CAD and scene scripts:
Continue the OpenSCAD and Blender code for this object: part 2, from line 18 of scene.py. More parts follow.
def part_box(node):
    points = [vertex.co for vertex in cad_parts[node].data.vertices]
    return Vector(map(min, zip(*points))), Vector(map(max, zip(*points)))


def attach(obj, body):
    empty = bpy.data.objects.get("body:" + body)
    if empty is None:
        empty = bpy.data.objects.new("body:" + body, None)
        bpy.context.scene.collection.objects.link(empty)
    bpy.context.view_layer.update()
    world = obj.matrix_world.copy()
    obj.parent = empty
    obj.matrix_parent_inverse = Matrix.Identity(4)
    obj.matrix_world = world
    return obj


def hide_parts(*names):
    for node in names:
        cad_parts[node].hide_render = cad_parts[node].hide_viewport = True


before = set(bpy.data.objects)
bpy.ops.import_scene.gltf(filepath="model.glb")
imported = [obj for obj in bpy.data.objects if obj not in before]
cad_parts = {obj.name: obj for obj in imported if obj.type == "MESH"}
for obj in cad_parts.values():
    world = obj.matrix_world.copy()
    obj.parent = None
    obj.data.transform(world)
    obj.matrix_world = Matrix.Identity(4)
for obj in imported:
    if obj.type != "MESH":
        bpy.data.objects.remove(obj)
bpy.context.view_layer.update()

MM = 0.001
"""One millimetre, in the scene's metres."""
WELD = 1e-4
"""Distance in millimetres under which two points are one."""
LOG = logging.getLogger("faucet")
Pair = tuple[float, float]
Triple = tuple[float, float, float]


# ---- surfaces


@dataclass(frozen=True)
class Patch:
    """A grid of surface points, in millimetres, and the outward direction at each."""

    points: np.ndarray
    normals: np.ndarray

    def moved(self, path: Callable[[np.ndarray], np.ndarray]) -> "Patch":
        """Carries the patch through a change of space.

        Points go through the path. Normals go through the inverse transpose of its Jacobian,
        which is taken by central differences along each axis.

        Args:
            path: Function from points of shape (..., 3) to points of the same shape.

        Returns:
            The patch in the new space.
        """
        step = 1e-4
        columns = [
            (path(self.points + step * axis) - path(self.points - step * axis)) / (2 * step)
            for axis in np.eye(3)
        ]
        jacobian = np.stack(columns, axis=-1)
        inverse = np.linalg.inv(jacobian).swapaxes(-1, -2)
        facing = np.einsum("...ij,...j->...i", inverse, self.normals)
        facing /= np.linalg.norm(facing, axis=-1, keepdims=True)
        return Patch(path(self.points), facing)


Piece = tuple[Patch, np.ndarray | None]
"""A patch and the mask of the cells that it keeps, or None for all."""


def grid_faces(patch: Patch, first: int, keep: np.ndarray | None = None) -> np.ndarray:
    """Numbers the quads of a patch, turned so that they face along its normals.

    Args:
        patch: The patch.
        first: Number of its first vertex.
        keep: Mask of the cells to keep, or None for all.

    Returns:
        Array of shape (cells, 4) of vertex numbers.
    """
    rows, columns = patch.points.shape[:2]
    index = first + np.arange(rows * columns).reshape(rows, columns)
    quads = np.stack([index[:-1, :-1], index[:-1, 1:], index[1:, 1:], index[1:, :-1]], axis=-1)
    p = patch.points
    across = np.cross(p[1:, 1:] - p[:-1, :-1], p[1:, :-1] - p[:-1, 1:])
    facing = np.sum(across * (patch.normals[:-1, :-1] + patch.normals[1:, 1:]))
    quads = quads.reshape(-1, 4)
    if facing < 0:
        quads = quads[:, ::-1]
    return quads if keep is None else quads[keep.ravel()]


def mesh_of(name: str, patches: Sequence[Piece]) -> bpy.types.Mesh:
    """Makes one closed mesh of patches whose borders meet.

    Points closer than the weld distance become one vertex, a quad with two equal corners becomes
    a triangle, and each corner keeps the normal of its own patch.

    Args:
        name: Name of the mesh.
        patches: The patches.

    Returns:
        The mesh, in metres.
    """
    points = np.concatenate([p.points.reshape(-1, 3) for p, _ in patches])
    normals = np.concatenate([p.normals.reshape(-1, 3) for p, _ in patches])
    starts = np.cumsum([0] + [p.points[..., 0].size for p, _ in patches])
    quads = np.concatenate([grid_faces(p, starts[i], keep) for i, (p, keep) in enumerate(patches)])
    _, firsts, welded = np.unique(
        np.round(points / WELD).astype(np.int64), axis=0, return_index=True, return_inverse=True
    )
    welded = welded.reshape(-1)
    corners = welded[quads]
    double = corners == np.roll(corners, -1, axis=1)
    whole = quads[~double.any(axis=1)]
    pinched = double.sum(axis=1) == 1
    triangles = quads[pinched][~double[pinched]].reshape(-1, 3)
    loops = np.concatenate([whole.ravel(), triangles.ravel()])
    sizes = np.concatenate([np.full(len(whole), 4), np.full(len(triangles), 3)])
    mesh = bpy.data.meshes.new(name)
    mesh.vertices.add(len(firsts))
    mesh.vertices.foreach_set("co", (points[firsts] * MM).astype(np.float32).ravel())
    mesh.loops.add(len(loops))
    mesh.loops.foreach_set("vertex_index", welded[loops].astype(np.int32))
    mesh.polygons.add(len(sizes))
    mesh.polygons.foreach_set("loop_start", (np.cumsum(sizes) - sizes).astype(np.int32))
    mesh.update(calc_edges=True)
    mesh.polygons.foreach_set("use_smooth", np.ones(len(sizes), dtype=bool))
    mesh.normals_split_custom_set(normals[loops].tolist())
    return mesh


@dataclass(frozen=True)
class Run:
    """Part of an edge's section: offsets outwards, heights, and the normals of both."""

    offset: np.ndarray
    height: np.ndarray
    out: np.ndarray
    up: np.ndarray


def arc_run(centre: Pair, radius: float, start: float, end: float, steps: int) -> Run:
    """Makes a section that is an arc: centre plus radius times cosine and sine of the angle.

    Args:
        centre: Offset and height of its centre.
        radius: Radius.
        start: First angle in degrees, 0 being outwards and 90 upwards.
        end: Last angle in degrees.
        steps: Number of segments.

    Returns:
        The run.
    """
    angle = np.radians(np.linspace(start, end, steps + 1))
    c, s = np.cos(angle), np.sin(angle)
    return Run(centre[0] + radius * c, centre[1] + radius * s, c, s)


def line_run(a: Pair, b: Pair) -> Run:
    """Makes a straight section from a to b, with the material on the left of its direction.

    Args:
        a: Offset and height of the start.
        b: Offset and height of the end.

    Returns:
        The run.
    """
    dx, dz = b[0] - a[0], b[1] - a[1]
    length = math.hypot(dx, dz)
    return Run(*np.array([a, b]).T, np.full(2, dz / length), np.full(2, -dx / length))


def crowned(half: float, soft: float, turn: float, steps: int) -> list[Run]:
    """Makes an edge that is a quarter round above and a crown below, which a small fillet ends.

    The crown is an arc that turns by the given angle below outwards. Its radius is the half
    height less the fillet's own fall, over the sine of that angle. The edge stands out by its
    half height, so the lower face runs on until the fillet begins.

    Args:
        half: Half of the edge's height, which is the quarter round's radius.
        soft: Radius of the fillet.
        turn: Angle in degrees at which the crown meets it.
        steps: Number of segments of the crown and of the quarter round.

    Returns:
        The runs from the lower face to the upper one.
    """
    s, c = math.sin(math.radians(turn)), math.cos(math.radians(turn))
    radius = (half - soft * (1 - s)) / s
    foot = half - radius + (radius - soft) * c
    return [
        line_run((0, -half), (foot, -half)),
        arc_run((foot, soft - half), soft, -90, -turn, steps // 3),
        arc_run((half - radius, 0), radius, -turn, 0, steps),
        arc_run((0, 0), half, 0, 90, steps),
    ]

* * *

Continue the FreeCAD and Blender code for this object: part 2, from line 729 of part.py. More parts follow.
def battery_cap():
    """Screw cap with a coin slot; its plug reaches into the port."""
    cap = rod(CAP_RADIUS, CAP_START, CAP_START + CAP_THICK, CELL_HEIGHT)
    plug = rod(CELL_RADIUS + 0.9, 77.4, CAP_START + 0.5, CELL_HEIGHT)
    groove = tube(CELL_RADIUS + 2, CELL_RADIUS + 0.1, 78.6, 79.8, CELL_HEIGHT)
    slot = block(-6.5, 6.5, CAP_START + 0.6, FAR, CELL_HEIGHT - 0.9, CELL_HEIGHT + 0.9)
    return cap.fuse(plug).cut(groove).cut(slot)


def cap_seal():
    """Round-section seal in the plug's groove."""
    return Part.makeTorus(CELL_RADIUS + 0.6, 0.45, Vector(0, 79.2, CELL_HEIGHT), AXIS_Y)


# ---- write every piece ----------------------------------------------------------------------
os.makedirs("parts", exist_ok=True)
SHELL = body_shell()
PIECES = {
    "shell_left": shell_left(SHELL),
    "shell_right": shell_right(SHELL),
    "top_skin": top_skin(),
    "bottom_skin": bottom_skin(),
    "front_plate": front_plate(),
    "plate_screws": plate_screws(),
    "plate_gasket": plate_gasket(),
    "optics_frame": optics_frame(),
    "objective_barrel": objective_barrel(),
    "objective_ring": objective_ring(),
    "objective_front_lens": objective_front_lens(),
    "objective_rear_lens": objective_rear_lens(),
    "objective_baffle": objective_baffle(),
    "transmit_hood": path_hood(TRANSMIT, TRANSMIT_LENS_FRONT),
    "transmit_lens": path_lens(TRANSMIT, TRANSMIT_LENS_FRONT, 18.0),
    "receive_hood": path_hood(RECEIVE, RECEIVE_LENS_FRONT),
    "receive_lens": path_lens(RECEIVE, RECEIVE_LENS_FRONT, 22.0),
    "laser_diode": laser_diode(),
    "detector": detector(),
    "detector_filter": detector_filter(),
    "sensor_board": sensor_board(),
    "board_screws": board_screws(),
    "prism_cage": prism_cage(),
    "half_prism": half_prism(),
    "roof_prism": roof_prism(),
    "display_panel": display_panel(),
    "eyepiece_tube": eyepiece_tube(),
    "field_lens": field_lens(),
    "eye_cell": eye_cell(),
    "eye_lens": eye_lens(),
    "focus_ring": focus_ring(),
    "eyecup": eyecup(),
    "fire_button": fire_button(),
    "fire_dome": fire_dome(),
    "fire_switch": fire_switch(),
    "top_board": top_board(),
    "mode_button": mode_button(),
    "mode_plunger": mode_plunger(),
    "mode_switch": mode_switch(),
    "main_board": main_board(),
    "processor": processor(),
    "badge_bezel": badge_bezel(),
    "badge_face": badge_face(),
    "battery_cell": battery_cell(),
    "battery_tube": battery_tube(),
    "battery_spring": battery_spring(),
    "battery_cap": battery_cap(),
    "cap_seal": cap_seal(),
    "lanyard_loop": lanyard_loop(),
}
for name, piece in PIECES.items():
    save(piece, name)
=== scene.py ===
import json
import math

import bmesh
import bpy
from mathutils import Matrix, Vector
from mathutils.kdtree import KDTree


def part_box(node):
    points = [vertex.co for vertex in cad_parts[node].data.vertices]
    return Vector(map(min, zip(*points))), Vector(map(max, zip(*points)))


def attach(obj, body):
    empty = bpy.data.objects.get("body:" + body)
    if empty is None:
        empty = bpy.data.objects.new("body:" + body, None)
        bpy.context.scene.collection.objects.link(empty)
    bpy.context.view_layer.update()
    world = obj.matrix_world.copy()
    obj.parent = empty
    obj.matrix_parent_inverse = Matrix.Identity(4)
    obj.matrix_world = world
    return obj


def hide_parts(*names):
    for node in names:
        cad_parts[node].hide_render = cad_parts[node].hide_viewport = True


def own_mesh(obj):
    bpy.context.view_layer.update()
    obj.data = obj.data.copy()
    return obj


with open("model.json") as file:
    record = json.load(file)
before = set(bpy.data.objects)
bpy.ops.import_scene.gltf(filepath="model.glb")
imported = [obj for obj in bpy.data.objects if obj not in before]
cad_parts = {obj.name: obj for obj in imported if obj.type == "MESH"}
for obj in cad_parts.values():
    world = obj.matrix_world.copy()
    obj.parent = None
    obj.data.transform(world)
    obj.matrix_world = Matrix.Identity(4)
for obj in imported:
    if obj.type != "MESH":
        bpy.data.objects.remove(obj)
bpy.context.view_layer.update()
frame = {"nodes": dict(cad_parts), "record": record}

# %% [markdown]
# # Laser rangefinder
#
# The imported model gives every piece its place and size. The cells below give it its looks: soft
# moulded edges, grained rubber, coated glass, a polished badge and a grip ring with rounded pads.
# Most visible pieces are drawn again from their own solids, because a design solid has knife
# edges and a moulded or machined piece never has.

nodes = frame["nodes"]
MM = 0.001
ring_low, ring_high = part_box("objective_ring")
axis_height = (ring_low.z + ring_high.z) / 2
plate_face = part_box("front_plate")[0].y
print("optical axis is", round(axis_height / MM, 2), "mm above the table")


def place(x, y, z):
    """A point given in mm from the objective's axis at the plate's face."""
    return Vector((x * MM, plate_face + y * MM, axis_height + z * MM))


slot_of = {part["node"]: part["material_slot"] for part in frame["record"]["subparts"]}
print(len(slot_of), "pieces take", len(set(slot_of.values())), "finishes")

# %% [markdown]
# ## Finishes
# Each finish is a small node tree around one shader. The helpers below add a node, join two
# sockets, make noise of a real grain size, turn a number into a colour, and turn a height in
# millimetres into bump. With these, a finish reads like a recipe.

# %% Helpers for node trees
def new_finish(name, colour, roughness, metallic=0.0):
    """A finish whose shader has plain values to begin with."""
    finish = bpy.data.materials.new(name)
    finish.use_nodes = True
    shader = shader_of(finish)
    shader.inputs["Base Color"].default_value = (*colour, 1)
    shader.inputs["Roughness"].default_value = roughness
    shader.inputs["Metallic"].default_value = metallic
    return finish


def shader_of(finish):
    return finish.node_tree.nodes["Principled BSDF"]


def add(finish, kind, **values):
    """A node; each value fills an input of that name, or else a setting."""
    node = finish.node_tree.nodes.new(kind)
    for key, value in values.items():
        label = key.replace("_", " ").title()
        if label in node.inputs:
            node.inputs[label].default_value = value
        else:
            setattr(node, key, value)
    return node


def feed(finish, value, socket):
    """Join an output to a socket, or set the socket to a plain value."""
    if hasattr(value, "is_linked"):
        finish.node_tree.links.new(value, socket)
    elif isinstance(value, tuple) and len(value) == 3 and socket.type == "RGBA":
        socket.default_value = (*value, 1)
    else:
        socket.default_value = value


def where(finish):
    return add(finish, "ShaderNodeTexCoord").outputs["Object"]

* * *

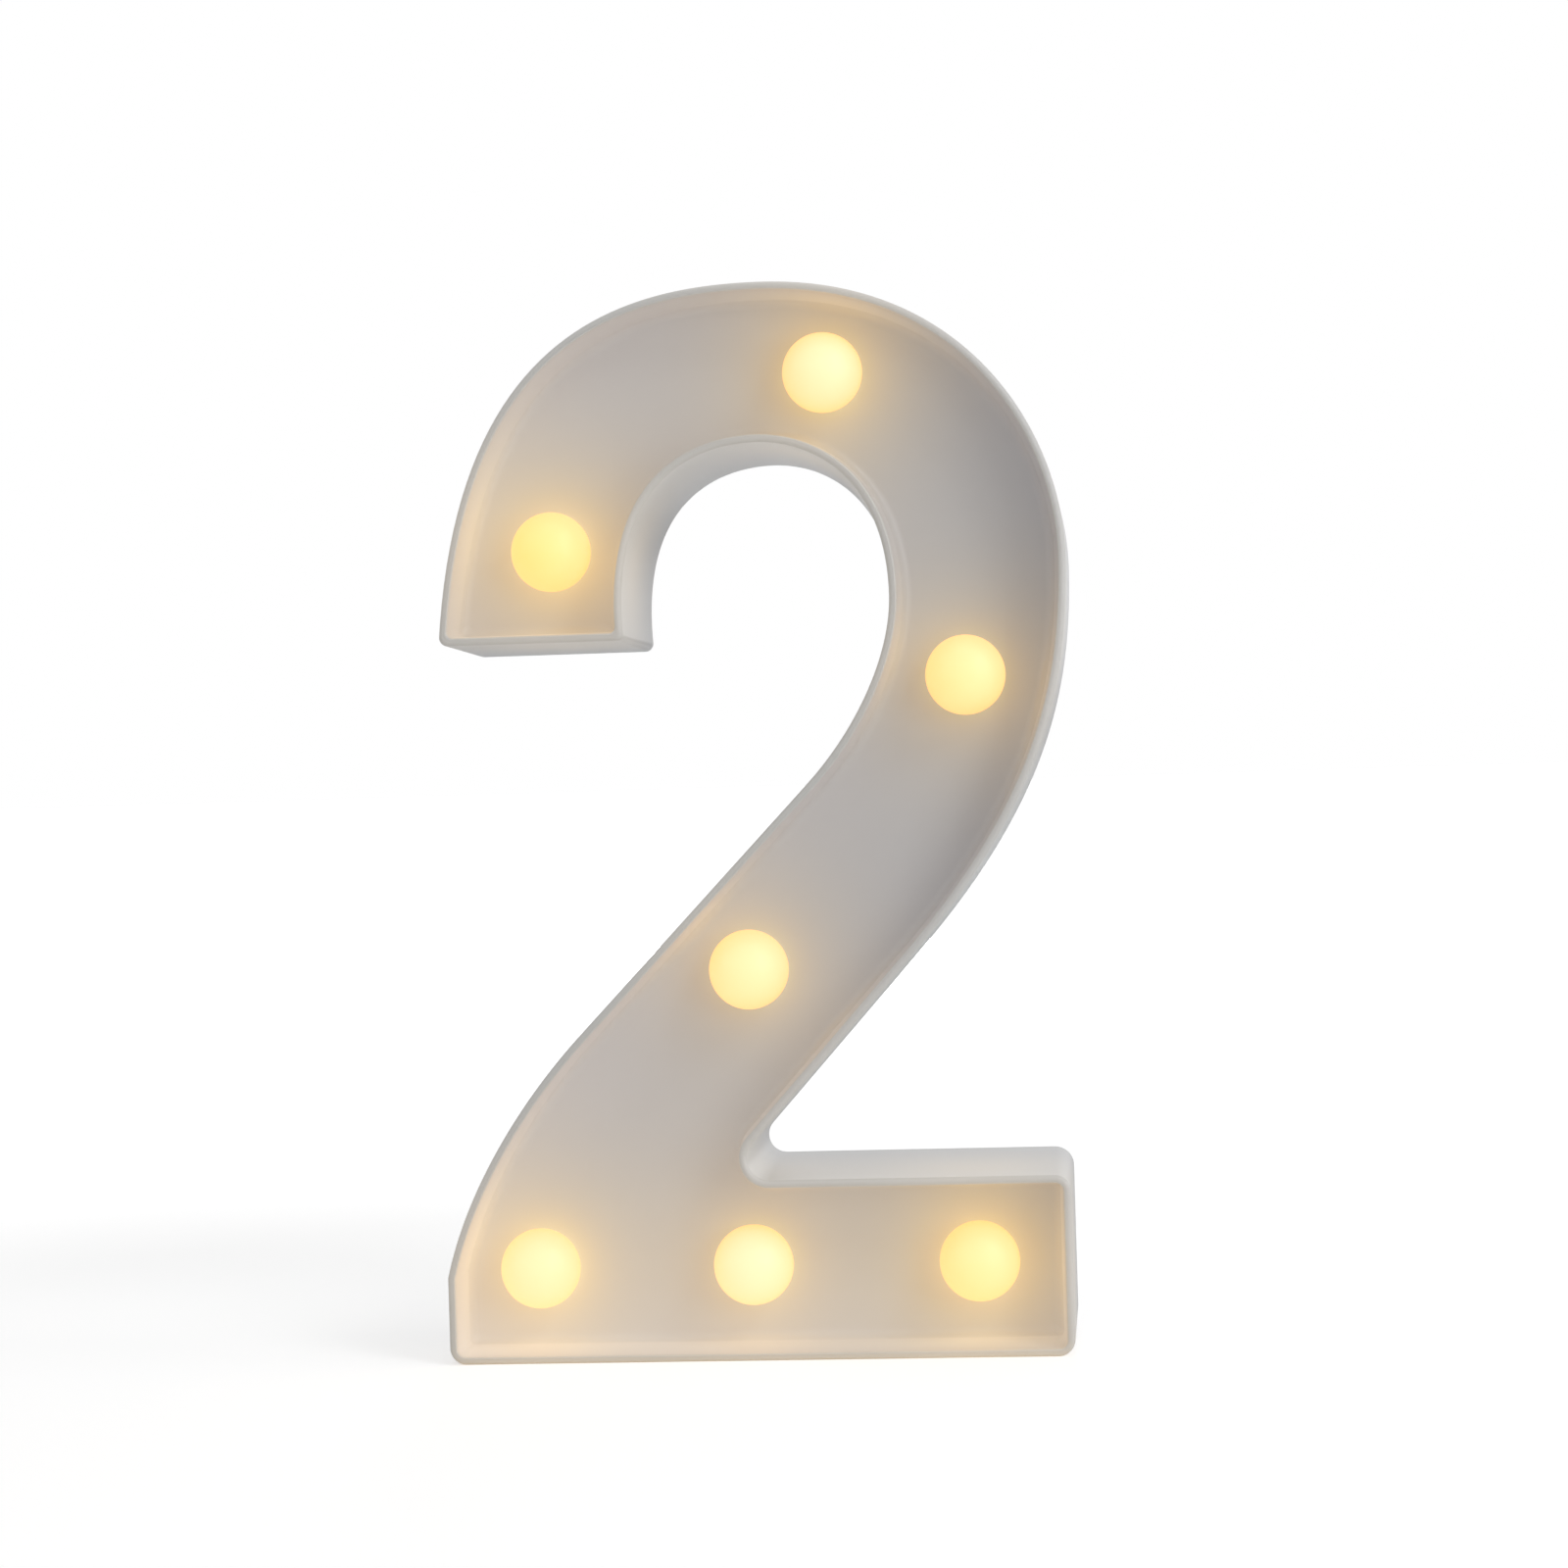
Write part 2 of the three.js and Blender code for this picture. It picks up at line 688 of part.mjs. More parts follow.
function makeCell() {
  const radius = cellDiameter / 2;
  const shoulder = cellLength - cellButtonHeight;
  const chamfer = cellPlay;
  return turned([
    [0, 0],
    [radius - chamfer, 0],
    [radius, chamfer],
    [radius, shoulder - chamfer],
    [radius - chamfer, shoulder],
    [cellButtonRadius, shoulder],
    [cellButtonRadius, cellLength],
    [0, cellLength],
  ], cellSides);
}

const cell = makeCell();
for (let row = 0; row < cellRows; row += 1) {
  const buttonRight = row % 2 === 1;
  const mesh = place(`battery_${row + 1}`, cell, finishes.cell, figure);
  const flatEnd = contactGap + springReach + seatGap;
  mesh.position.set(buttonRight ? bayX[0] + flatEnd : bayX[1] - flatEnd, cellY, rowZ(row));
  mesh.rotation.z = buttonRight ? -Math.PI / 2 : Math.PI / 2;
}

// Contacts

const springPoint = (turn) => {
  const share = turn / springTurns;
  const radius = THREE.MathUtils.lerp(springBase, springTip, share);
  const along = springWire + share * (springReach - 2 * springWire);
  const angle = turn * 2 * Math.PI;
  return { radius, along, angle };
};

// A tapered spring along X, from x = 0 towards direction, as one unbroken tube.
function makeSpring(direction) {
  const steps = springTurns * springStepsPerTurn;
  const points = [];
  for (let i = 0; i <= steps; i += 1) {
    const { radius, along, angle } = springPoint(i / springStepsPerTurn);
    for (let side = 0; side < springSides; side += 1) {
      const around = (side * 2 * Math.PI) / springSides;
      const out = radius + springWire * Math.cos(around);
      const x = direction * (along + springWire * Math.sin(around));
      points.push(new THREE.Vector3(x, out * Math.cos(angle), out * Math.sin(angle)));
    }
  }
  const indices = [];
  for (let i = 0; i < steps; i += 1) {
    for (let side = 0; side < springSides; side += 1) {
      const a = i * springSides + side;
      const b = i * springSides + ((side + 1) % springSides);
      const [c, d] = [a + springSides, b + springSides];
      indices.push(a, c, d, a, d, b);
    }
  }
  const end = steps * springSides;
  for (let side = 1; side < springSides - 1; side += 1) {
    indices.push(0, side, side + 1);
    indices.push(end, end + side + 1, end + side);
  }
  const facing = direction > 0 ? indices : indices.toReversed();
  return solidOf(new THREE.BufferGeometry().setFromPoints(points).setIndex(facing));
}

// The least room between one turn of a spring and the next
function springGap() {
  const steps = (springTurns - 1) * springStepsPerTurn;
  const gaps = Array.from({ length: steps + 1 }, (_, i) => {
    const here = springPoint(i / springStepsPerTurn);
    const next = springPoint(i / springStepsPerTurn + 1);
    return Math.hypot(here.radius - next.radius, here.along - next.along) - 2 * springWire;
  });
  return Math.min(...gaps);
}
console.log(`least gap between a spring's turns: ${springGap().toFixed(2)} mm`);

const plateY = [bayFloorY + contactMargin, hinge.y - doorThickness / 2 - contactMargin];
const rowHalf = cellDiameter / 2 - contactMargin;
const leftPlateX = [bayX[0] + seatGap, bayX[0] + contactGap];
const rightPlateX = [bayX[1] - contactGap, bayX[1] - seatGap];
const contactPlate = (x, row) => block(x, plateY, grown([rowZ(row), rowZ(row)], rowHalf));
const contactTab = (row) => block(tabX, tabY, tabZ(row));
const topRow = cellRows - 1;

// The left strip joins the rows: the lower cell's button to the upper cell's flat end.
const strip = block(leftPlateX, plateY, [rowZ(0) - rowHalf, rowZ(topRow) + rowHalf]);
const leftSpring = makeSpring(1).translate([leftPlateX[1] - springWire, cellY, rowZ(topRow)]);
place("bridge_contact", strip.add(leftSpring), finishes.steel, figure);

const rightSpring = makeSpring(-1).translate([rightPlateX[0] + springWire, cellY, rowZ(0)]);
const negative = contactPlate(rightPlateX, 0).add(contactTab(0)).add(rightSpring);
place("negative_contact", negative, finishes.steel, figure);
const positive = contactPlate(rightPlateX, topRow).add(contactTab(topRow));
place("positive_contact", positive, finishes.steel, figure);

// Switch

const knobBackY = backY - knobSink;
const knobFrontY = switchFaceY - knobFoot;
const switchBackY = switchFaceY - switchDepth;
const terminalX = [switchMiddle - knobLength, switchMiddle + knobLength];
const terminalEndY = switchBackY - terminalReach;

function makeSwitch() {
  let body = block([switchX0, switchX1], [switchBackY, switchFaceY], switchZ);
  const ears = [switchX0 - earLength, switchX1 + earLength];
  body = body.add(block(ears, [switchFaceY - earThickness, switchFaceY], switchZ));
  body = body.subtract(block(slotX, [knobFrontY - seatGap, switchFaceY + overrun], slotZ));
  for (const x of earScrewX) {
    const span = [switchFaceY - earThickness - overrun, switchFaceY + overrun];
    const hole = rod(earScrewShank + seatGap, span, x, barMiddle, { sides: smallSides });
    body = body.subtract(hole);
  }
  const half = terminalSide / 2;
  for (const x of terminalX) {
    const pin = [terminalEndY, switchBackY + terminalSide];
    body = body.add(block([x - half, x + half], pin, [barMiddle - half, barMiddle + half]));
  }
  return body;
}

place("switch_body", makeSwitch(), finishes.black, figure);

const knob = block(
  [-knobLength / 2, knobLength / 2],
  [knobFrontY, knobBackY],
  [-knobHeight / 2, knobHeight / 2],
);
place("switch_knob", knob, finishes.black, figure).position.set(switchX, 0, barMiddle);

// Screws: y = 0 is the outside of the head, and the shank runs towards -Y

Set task
Using the listing above, show every line that includes the string "record".

Answer in full
    record = json.load(file)
frame = {"nodes": dict(cad_parts), "record": record}
slot_of = {part["node"]: part["material_slot"] for part in frame["record"]["subparts"]}